The truth is that, even if investors remain somewhat myopic and overly optimistic, with Maduro in power, default might be unavoidable. PDVSA’s oil production dropped from over 3 million barrels per day (bpd) in the early 2000s to just about 2 million today, with the sharpest drop happening since Maduro took power in 2013.

With no cash flow, no properly-trained engineers or technicians left and with highly-corrupt management, PDVSA’s recovery—and thus ability to repay—is an uphill battle. With foreign reserves at the lowest levels of the past 15 years, the government cannot keep servicing its own debt nor come to the rescue of PDVSA.

Then there is the moral aspect of the Goldman Sachs investment. With this new line of credit, Goldman Sachs has chosen to keep financing a government that has transitioned to a fully-fledged dictatorship that has repressed its own people with military weaponry for the past 50 days. Over 40 civilians have died and hundreds have been injured as a result of brutality of the National Guard.

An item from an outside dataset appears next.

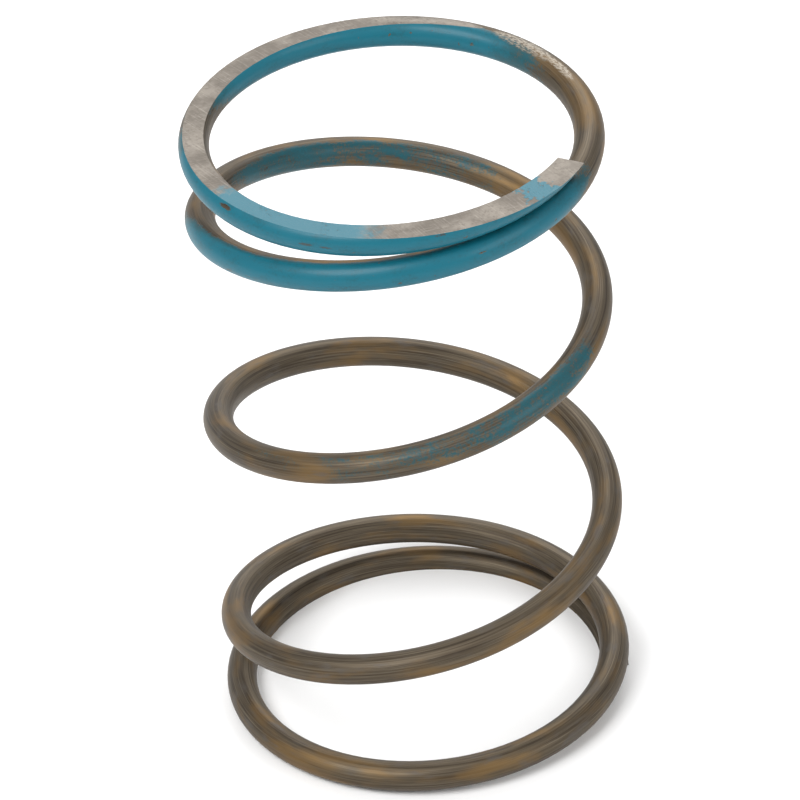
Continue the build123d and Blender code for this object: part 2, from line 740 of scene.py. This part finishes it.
@dataclass(frozen=True)
class ShearedFinish:
    """Wire end cut off square, torn dull over its lower half."""

    cut: Colour = (0.250, 0.225, 0.200)
    torn: Colour = (0.110, 0.098, 0.085)
    drag_depth: float = 0.05 * MM

    def build(self) -> bpy.types.Material:
        """Make the material.

        Returns:
            The sheared end material.
        """
        bench = Bench("sheared_end")
        place = bench.node("ShaderNodeTexCoord", {}, {}).outputs["Object"]
        x, y, z = bench.split(place)
        drag = bench.noise(bench.join(x / MM * 1.5, y / MM * 1.5, z / MM * 0.4), 2.0, 4.0)
        return bench.finish(
            [(drag, self.drag_depth)],
            Base_Color=bench.mixed(drag.step(0.38, 0.62), self.torn, self.cut),
            Roughness=0.48 + drag * 0.2,
            Metallic=0.70,
        )


# ---- the wire lengths ---------------------------------------------------------------------


@dataclass(frozen=True)
class SprayGun:
    """Where the colour-code coat came from and how far down the spring it reached."""

    towards: tuple[float, float, float] = (-0.15, -0.96, 0.18)
    facing_from: float = 0.02
    facing_full: float = 0.42
    front_reach: tuple[float, float] = (45 * MM, 79 * MM)
    back_reach: tuple[float, float] = (60 * MM, 90 * MM)
    front_to_back: tuple[float, float] = (-6 * MM, 10 * MM)
    shaded_across: tuple[float, float] = (13 * MM, 24 * MM)
    shaded_behind: tuple[float, float] = (-14 * MM, -2 * MM)
    shade_taken: float = 0.85

    def coverage(self, places: np.ndarray, normals: np.ndarray) -> np.ndarray:
        """Work out how much coat each surface point took.

        Args:
            places: Surface points in the row frame.
            normals: Outward unit normals of the wire.

        Returns:
            Coverage, below 0 where bare and 1 where full.
        """
        source = np.array(self.towards)
        facing = normals @ (source / np.linalg.norm(source))
        turned = np.clip((facing - self.facing_from) / (self.facing_full - self.facing_from), -0.5, 1.0)
        height = places[:, 2]
        front = np.clip(np.interp(height, self.front_reach, (0.0, 1.0)), 0.0, 1.0)
        back = np.clip(np.interp(height, self.back_reach, (0.0, 1.0)), 0.0, 1.0)
        depth = np.interp(places[:, 1], self.front_to_back, (0.0, 1.0))
        density = front * (1 - depth) + back * depth
        # the strand that carries the upper tip stood between the gun and the wire behind it
        shade = np.interp(places[:, 0], self.shaded_across, (0.0, 1.0))
        shade = shade * np.interp(places[:, 1], self.shaded_behind, (0.0, 1.0))
        return density * (1.02 * turned + 0.10) - 0.04 - self.shade_taken * shade


@dataclass
class WireLength:
    """One rigid length of the coiled wire: a straight bar bent round the centre-line."""

    node: str
    body: str
    slot: str
    start: float
    end: float
    line: CentreLine
    gun: SprayGun
    face: Face = Face.NONE
    sides: int = 64
    rings_per_turn: int = 360
    smooth_angle: float = math.radians(32)
    flat_within: float = 0.02 * MM

    def build(self, skins: dict[Facet, bpy.types.Material], guide: bpy.types.Object) -> bpy.types.Object:
        """Make, bend, grind and dress the length.

        Args:
            skins: The material of each facet.
            guide: The curve that the bar is bent along.

        Returns:
            The finished piece.
        """
        bar = self._straight_bar()
        self._bend(bar, guide)
        if self.face is not Face.NONE:
            self._grind(bar)
        self._mark_places(bar)
        self._dress(bar, skins)
        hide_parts(self.node)
        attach(bar, self.body)
        LOG.info("%s: %d faces on %s", bar.name, len(bar.data.polygons), self.body)
        return bar

    def _straight_bar(self) -> bpy.types.Object:
        """Make the bar along X, from its start to its end length.

        Returns:
            The bar, ringed finely enough to bend.
        """
        law = self.line.law
        first, last = self.line.length_at(self.start), self.line.length_at(self.end)
        bpy.ops.object.select_all(action="DESELECT")
        bpy.ops.mesh.primitive_cylinder_add(
            vertices=self.sides, radius=law.wire_radius, depth=last - first, end_fill_type="NGON"
        )
        bar = bpy.context.active_object
        bar.name = f"{self.node}_wire"
        bar.rotation_euler = (0.0, math.pi / 2, 0.0)
        bar.location = ((first + last) / 2, 0.0, 0.0)
        only(bar)
        bpy.ops.object.transform_apply(location=True, rotation=True, scale=True)
        mesh = bar.data
        rings = max(8, round((self.end - self.start) * self.rings_per_turn))
        places = [vertex.co.x for vertex in mesh.vertices]
        spans = [abs(places[edge.vertices[0]] - places[edge.vertices[1]]) for edge in mesh.edges]
        lengthwise = [edge for edge, span in enumerate(spans) if span > 0.5 * (last - first)]
        bpy.ops.object.mode_set(mode="EDIT")
        bpy.ops.mesh.select_mode(type="EDGE")
        bpy.ops.mesh.select_all(action="DESELECT")
        bpy.ops.object.mode_set(mode="OBJECT")
        for index in lengthwise:
            mesh.edges[index].select = True
        bpy.ops.object.mode_set(mode="EDIT")
        bpy.ops.mesh.subdivide(number_cuts=rings - 1)
        bpy.ops.object.mode_set(mode="OBJECT")
        return bar

    def _bend(self, bar: bpy.types.Object, guide: bpy.types.Object) -> None:
        """Bend the bar along the guide and keep each point's length along it.

        Args:
            bar: The straight bar.
            guide: The centre-line curve.
        """
        mesh = bar.data
        count = len(mesh.vertices)
        places = np.empty(count * 3)
        mesh.vertices.foreach_get("co", places)
        along = mesh.attributes.new("along", "FLOAT", "POINT")
        along.data.foreach_set("value", places.reshape(-1, 3)[:, 0].astype(np.float32))
        bend = bar.modifiers.new("bend", "CURVE")
        bend.object = guide
        bend.deform_axis = "POS_X"
        only(bar)
        bpy.ops.object.modifier_apply(modifier="bend")

    def _grind(self, bar: bpy.types.Object) -> None:
        """Cut the ground face square to the axis.

        Args:
            bar: The bent bar.
        """
        upper = self.face is Face.UPPER
        height = self.line.law.free_height if upper else 0.0
        only(bar)
        bpy.ops.object.mode_set(mode="EDIT")
        bpy.ops.mesh.select_mode(type="FACE")
        bpy.ops.mesh.select_all(action="SELECT")
        bpy.ops.mesh.bisect(
            plane_co=(0.0, 0.0, height),
            plane_no=(0.0, 0.0, 1.0 if upper else -1.0),
            use_fill=True,
            clear_outer=True,
            threshold=1e-7,
        )
        bpy.ops.object.mode_set(mode="OBJECT")

    def _mark_places(self, bar: bpy.types.Object) -> None:
        """Store the unbent place and the coat coverage of each point.

        Args:
            bar: The bent bar.
        """
        mesh = bar.data
        count = len(mesh.vertices)
        places = np.empty(count * 3)
        mesh.vertices.foreach_get("co", places)
        places = places.reshape(-1, 3)
        along = np.empty(count)
        mesh.attributes["along"].data.foreach_get("value", along)
        rows, normals = self.line.unrolled(places, along)
        unrolled = mesh.attributes.new("unrolled", "FLOAT_VECTOR", "POINT")
        unrolled.data.foreach_set("vector", rows.astype(np.float32).ravel())
        spray = mesh.attributes.new("spray", "FLOAT", "POINT")
        spray.data.foreach_set("value", self.gun.coverage(places, normals).astype(np.float32))

    def _dress(self, bar: bpy.types.Object, skins: dict[Facet, bpy.types.Material]) -> None:
        """Give each face its material and shade the wire smooth.

        Args:
            bar: The finished shape.
            skins: The material of each facet.
        """
        mesh = bar.data
        for facet in Facet:
            mesh.materials.append(skins[facet])
        height = self.line.law.free_height if self.face is Face.UPPER else 0.0
        for polygon in mesh.polygons:
            flat = abs(polygon.normal.z) > 0.999 and abs(polygon.center.z - height) < self.flat_within
            many_sided = len(polygon.vertices) > 8
            if self.face is not Face.NONE and flat:
                polygon.material_index = Facet.GROUND.value
            elif many_sided:
                polygon.material_index = Facet.SHEARED.value
        only(bar)
        bpy.ops.object.shade_smooth_by_angle(angle=self.smooth_angle)


# ---- studio -------------------------------------------------------------------------------


@dataclass(frozen=True)
class Lamp:
    """One round soft light that looks at the middle of the spring. Power is in watts."""

    name: str
    place: tuple[float, float, float]
    size: float
    power: float


@dataclass
class Studio:
    """Pale seamless floor, wide soft lights and the camera."""

    law: CoilLaw
    lamps: tuple[Lamp, ...] = (
        Lamp("key", (-0.55, -0.55, 1.05), 0.80, 12.0),
        Lamp("fill", (0.80, -0.60, 0.60), 0.70, 3.5),
        Lamp("back", (0.10, 0.90, 0.80), 0.90, 7.0),
    )
    room_light: float = 0.62
    floor_size: float = 12.0
    floor_height: float = -0.01 * MM
    floor_white: Colour = (0.92, 0.92, 0.92)
    distance: float = 846.70 * MM
    elevation: float = math.radians(34.8646)
    roll: float = -0.0688662
    turned: float = -0.0509239
    target: tuple[float, float, float] = (-1.4563 * MM, 0.0, 49.681 * MM)
    lens: float = 256.216

    def build(self) -> None:
        """Set the stage."""
        self._floor()
        self._world()
        for lamp in self.lamps:
            self._hang(lamp)
        self._camera()
        bpy.context.scene.view_settings.view_transform = "Standard"
        LOG.info("studio set")

    def _floor(self) -> None:
        """Lay the floor."""
        bpy.ops.object.select_all(action="DESELECT")
        bpy.ops.mesh.primitive_plane_add(size=self.floor_size, location=(0.0, 0.0, self.floor_height))
        floor = bpy.context.active_object
        floor.name = "studio_floor"
        bench = Bench("studio_white")
        white = bench.finish([], Base_Color=(*self.floor_white, 1.0), Roughness=0.9, Metallic=0.0)
        floor.data.materials.append(white)

    def _world(self) -> None:
        """Light the room evenly."""
        world = bpy.data.worlds.new("studio_world")
        world.use_nodes = True
        back = world.node_tree.nodes["Background"]
        back.inputs["Color"].default_value = (1.0, 1.0, 1.0, 1.0)
        back.inputs["Strength"].default_value = self.room_light
        bpy.context.scene.world = world

    def _hang(self, lamp: Lamp) -> None:
        """Hang one light and aim it.

        Args:
            lamp: The light.
        """
        data = bpy.data.lights.new(lamp.name, "AREA")
        data.shape = "DISK"
        data.size = lamp.size
        data.energy = lamp.power
        hung = bpy.data.objects.new(lamp.name, data)
        bpy.context.scene.collection.objects.link(hung)
        hung.location = lamp.place
        aim = Vector((0.0, 0.0, self.law.free_height / 2)) - Vector(lamp.place)
        hung.rotation_euler = aim.to_track_quat("-Z", "Y").to_euler()

    def _camera(self) -> None:
        """Place the camera by its distance, height, roll and turn about the spring."""
        sin_e, cos_e = math.sin(self.elevation), math.cos(self.elevation)
        forward = Vector((0.0, cos_e, -sin_e))
        right = Vector((1.0, 0.0, 0.0))
        up = Vector((0.0, sin_e, cos_e))
        cos_r, sin_r = math.cos(self.roll), math.sin(self.roll)
        across = right * cos_r + up * sin_r
        upright = up * cos_r - right * sin_r
        place = Vector(self.target) - forward * self.distance
        matrix = Matrix.Identity(4)
        for row in range(3):
            matrix[row][0] = across[row]
            matrix[row][1] = upright[row]
            matrix[row][2] = -forward[row]
            matrix[row][3] = place[row]
        data = bpy.data.cameras.new("camera")
        data.sensor_width = 36.0
        data.lens = self.lens
        data.clip_end = 50.0
        camera = bpy.data.objects.new("camera", data)
        bpy.context.scene.collection.objects.link(camera)
        camera.matrix_world = Matrix.Rotation(-self.turned, 4, "Z") @ matrix
        bpy.context.scene.camera = camera


# ---- the spring ---------------------------------------------------------------------------


@dataclass
class CoilSpring:
    """The whole spring: a lower end coil, the wire spans between the cuts and an upper end coil."""

    law: CoilLaw = field(default_factory=CoilLaw)
    gun: SprayGun = field(default_factory=SprayGun)
    wire: WireFinish = field(default_factory=WireFinish)
    ground: GroundFinish = field(default_factory=GroundFinish)
    sheared: ShearedFinish = field(default_factory=ShearedFinish)

    def build(self) -> list[bpy.types.Object]:
        """Build every length of wire.

        Returns:
            The finished pieces.
        """
        line = CentreLine(self.law)
        guide = line.draw()
        skins = {
            Facet.SKIN: self.wire.build(line),
            Facet.GROUND: self.ground.build(self.law),
            Facet.SHEARED: self.sheared.build(),
        }
        pieces = [length.build(skins, guide) for length in self._lengths(line)]
        bpy.data.objects.remove(guide, do_unlink=True)
        return pieces

    def _lengths(self, line: CentreLine) -> list[WireLength]:
        """List the lengths of wire between the cuts.

        Args:
            line: The centre-line.

        Returns:
            The lengths, from the lower tip to the upper tip.
        """
        record = frame["record"]
        body_of = {node: body for body, nodes in record["behaviour"]["bodies"].items() for node in nodes}
        slot_of = {part["node"]: part["material_slot"] for part in record["subparts"]}
        cuts = [0.0] + [self.law.joint_turn(n) for n in range(1, self.law.joint_count + 1)]
        cuts.append(self.law.total_turns)
        nodes = ["lower_end_coil"]
        nodes += [f"wire_span_{n:02d}" for n in range(1, self.law.joint_count)]
        nodes.append("upper_end_coil")
        faces = {"lower_end_coil": Face.LOWER, "upper_end_coil": Face.UPPER}
        return [
            WireLength(
                node=node,
                body=body_of[node],
                slot=slot_of[node],
                start=cuts[i],
                end=cuts[i + 1],
                line=line,
                gun=self.gun,
                face=faces.get(node, Face.NONE),
            )
            for i, node in enumerate(nodes)
        ]


def main() -> None:
    """Build the spring and its studio."""
    pieces = CoilSpring().build()
    Studio(CoilLaw()).build()
    LOG.info("%d pieces, %d faces", len(pieces), sum(len(p.data.polygons) for p in pieces))


if __name__ == "__main__":
    main()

Thousands have been taken to prison and judged on the spot by military judges. The government has less than 20-percent popularity, and those in charge know they would lose any democratic election. Thus, Maduro is pushing for a new, everlasting and super-powerful Constitutional Assembly to change the constitution to allow him and his cohorts to remain in power forever.

In his proposal, he has shamelessly gerrymandered the electoral districts to be able to obtain an ample majority even with less than 20 percent of the vote. The opposition, along with many leaders in the continent and around the world have condemned this step and called for general elections as the only way to solve the ongoing crisis.

But as this happens, Venezuelans have vowed to remain in the streets. In spite of the repression, they vow to keep peacefully protesting until Maduro concedes on their demands: Free the hundreds of political prisoners, allow a humanitarian channel and hold long-overdue democratic elections.

Goldman Sachs, sadly, has put up a blind eye to this reality. As investors, they know the risk of losing their money by buying junk bonds, and it is all but guaranteed that they will. But as human beings, they should know better than to finance a corrupt, repressive, unpopular and dictatorial regime that is struggling to remain in power at any cost suffered by the Venezuelan people.